### Your objective:
Exactly the lines from the one containing "angle %.3f, drum" through the one containing "if obj.type not" must be returned; include both ends and nothing else.
────────────────
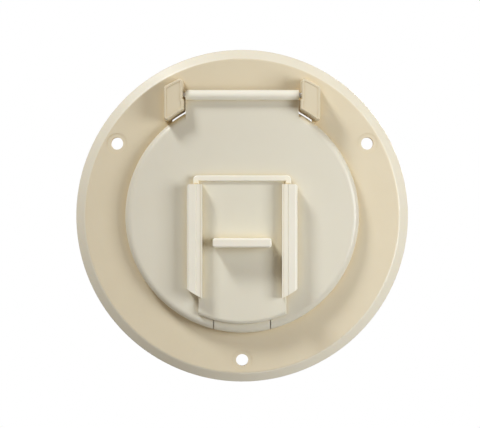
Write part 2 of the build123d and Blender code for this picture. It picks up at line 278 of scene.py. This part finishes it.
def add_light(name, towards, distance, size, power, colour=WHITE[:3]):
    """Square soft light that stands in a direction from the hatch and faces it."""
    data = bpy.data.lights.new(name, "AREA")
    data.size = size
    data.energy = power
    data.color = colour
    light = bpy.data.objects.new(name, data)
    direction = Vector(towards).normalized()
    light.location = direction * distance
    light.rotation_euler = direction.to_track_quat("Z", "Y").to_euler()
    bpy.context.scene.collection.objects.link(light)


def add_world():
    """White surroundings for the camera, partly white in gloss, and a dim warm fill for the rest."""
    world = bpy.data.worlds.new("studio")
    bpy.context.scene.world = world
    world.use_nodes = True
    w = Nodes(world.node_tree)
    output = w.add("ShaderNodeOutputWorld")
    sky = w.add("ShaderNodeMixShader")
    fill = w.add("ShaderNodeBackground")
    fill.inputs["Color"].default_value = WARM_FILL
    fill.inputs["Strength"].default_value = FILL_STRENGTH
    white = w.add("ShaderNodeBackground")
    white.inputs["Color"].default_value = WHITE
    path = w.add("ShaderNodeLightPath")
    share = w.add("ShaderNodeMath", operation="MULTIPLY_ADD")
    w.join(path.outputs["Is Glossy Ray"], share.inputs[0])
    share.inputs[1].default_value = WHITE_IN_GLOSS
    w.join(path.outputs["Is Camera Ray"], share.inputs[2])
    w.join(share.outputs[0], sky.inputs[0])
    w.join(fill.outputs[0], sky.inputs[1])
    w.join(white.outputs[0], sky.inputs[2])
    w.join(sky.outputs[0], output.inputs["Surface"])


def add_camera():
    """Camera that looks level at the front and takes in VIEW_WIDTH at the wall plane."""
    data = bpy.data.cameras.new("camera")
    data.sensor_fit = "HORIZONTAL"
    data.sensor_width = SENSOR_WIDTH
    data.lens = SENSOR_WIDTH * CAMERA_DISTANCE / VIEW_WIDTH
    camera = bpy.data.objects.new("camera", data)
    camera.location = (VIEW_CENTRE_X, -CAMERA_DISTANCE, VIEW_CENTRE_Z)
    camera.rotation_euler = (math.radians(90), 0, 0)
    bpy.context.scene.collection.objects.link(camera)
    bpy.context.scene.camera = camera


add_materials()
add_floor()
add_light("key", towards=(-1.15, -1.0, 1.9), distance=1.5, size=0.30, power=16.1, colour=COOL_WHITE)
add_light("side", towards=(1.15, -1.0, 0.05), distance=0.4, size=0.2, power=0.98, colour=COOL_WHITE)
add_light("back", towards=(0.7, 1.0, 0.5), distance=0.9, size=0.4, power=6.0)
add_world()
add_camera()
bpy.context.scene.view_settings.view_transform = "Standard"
────────────────
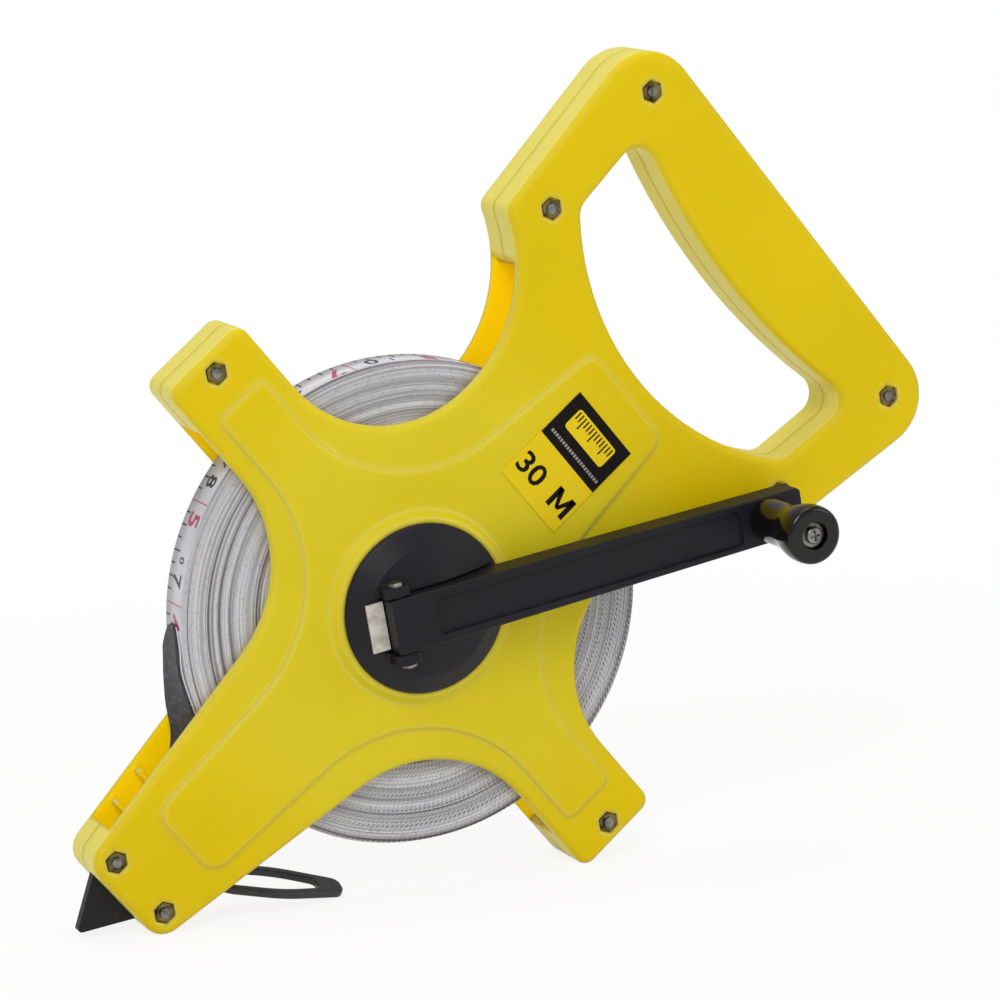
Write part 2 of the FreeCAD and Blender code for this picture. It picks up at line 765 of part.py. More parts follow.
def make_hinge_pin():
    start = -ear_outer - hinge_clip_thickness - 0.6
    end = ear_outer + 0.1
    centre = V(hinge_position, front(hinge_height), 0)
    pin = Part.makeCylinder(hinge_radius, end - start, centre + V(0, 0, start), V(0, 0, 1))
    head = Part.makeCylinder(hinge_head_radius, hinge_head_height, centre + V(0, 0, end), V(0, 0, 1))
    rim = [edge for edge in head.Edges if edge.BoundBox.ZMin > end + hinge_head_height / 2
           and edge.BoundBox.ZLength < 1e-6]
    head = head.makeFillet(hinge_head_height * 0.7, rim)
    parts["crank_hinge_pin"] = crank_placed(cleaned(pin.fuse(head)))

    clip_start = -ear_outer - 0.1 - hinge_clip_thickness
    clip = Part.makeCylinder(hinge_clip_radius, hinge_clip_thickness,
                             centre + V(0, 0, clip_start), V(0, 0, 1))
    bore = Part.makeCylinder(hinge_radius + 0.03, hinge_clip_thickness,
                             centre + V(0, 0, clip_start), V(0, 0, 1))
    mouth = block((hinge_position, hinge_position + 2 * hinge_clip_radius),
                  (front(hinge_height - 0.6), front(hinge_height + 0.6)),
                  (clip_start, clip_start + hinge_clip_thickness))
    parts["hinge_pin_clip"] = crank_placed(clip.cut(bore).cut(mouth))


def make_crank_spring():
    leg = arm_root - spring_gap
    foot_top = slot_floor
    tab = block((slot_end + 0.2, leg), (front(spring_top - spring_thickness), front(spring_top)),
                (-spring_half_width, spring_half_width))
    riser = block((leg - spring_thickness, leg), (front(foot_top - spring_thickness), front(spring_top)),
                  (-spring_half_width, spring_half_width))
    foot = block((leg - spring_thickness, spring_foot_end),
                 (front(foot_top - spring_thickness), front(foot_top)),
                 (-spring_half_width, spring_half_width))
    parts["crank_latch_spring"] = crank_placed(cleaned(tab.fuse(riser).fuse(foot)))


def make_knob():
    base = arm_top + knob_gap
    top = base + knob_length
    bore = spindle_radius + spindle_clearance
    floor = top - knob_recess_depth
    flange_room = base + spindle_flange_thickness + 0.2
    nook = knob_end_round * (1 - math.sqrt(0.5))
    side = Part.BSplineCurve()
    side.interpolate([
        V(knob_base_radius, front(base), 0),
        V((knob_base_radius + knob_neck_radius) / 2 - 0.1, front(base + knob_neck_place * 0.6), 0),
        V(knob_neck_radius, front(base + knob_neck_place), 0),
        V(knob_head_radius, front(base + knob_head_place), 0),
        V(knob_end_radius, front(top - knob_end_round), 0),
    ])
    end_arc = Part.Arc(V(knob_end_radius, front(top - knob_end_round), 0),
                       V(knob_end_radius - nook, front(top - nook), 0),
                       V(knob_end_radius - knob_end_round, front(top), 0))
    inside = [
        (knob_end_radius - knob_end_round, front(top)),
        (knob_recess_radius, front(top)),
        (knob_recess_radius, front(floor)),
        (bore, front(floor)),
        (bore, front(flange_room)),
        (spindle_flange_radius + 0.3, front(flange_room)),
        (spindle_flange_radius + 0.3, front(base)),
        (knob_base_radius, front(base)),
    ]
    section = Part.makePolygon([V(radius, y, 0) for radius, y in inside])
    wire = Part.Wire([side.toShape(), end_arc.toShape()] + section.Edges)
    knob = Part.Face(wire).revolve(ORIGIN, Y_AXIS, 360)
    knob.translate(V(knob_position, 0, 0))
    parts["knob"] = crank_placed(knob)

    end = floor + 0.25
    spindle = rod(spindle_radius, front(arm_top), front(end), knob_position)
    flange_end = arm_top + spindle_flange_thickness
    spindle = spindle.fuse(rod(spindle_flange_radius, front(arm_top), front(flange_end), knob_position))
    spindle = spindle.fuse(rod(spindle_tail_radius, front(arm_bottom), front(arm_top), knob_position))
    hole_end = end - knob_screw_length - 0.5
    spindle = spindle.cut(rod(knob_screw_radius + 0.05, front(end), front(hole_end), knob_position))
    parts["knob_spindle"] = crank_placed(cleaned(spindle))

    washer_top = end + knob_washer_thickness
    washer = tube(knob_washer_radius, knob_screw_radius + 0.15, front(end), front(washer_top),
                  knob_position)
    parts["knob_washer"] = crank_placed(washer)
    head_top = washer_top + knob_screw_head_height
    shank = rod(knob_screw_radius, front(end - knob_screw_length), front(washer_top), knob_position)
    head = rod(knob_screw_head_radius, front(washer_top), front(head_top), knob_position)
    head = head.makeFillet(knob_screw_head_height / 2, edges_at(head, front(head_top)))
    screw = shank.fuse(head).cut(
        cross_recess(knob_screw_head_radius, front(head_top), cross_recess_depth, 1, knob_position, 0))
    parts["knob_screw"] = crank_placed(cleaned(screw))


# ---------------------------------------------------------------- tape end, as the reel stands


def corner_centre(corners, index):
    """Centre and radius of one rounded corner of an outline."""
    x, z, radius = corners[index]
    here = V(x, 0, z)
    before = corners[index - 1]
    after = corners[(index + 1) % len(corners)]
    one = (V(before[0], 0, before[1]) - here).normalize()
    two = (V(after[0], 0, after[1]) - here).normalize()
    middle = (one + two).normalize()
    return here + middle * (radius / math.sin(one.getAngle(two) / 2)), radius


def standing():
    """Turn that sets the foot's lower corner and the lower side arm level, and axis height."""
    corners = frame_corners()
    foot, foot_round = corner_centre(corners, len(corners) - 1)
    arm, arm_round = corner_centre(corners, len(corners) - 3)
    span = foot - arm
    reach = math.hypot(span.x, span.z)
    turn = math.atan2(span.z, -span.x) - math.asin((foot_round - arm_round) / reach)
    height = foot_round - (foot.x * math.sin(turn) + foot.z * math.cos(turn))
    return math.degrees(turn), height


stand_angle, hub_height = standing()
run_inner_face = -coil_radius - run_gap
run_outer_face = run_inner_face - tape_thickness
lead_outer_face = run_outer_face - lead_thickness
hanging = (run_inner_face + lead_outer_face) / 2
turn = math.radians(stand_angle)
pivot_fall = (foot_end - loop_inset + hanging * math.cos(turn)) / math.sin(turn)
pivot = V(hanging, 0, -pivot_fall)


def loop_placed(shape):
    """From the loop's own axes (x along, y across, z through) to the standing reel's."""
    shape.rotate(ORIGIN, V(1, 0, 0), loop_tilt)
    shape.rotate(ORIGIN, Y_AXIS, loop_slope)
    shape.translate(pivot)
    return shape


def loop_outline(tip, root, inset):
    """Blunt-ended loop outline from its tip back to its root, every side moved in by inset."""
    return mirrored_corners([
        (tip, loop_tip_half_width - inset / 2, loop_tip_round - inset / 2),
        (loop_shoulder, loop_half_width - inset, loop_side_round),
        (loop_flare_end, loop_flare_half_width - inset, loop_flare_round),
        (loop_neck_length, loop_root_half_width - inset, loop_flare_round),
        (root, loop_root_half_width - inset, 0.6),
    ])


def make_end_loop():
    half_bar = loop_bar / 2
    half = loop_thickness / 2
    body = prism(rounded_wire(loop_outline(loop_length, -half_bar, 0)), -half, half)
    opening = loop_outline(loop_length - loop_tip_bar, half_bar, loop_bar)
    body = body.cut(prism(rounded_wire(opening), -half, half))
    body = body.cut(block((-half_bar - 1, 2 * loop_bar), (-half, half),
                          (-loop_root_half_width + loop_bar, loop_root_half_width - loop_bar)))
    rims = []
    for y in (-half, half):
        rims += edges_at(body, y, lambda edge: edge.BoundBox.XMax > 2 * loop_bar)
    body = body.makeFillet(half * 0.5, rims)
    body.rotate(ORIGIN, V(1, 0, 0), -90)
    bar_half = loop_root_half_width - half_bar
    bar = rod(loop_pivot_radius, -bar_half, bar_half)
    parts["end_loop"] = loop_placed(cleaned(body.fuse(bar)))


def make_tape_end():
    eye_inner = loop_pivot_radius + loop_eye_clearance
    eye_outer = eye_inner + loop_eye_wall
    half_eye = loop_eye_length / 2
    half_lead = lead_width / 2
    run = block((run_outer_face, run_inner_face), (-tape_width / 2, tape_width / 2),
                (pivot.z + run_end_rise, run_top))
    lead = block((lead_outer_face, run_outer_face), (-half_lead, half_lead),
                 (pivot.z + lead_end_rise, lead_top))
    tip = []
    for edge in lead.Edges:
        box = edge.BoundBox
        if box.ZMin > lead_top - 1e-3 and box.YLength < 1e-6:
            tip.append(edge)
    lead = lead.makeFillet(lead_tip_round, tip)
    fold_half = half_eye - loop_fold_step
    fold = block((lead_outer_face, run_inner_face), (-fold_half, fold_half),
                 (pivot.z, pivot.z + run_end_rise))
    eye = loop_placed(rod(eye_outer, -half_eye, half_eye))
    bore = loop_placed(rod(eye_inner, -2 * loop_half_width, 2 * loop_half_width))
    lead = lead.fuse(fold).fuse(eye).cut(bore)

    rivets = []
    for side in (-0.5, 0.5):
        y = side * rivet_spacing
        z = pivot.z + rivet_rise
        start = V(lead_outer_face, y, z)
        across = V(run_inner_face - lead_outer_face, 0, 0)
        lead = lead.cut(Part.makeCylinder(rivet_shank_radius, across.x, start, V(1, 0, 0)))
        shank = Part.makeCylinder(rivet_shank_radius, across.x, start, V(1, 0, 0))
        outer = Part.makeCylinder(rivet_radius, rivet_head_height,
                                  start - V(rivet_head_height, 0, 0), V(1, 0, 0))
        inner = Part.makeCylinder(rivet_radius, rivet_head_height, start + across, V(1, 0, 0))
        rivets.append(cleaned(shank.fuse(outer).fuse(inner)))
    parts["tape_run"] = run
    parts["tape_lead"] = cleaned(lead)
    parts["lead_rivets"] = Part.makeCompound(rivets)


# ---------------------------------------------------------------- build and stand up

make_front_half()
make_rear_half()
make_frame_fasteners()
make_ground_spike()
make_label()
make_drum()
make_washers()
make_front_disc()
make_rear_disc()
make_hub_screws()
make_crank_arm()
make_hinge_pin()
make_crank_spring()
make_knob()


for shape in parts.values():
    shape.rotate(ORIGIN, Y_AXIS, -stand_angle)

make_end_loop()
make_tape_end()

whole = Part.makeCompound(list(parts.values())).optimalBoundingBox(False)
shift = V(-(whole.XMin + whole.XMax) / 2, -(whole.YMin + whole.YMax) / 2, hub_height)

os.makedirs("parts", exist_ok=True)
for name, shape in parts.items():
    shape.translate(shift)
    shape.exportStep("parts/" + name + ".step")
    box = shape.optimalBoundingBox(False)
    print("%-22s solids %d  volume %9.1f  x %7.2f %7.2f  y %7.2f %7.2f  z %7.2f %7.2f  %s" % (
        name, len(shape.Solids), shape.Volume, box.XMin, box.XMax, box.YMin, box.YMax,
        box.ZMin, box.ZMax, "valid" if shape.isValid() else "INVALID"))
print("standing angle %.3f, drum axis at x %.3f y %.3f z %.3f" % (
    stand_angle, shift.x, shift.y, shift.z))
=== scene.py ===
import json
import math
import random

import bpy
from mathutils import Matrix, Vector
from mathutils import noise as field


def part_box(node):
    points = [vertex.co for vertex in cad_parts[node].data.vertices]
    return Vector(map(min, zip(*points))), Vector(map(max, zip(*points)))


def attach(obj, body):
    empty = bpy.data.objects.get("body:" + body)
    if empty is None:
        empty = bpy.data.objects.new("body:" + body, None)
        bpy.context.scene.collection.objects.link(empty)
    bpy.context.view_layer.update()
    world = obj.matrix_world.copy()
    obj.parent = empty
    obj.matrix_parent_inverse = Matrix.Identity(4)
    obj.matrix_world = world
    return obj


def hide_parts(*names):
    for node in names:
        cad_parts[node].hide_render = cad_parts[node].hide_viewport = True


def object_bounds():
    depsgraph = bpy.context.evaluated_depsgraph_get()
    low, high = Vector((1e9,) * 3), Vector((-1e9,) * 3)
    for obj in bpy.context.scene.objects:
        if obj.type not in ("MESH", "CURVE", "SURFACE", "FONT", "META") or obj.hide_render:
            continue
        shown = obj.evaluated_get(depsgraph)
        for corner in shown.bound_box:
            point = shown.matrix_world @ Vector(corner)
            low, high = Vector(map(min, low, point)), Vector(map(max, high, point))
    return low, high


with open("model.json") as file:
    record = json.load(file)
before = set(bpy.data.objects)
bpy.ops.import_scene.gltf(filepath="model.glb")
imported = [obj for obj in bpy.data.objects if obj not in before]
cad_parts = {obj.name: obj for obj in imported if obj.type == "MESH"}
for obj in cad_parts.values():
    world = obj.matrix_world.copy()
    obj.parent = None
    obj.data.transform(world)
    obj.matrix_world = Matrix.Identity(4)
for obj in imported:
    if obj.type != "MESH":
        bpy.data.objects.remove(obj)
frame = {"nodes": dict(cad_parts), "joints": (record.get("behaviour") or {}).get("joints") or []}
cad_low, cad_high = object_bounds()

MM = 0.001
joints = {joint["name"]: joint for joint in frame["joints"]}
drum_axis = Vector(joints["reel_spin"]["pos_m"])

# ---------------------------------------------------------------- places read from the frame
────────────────
### Answer to this exercise:
print("standing angle %.3f, drum axis at x %.3f y %.3f z %.3f" % (
    stand_angle, shift.x, shift.y, shift.z))
=== scene.py ===
import json
import math
import random

import bpy
from mathutils import Matrix, Vector
from mathutils import noise as field


def part_box(node):
    points = [vertex.co for vertex in cad_parts[node].data.vertices]
    return Vector(map(min, zip(*points))), Vector(map(max, zip(*points)))


def attach(obj, body):
    empty = bpy.data.objects.get("body:" + body)
    if empty is None:
        empty = bpy.data.objects.new("body:" + body, None)
        bpy.context.scene.collection.objects.link(empty)
    bpy.context.view_layer.update()
    world = obj.matrix_world.copy()
    obj.parent = empty
    obj.matrix_parent_inverse = Matrix.Identity(4)
    obj.matrix_world = world
    return obj


def hide_parts(*names):
    for node in names:
        cad_parts[node].hide_render = cad_parts[node].hide_viewport = True


def object_bounds():
    depsgraph = bpy.context.evaluated_depsgraph_get()
    low, high = Vector((1e9,) * 3), Vector((-1e9,) * 3)
    for obj in bpy.context.scene.objects:
        if obj.type not in ("MESH", "CURVE", "SURFACE", "FONT", "META") or obj.hide_render:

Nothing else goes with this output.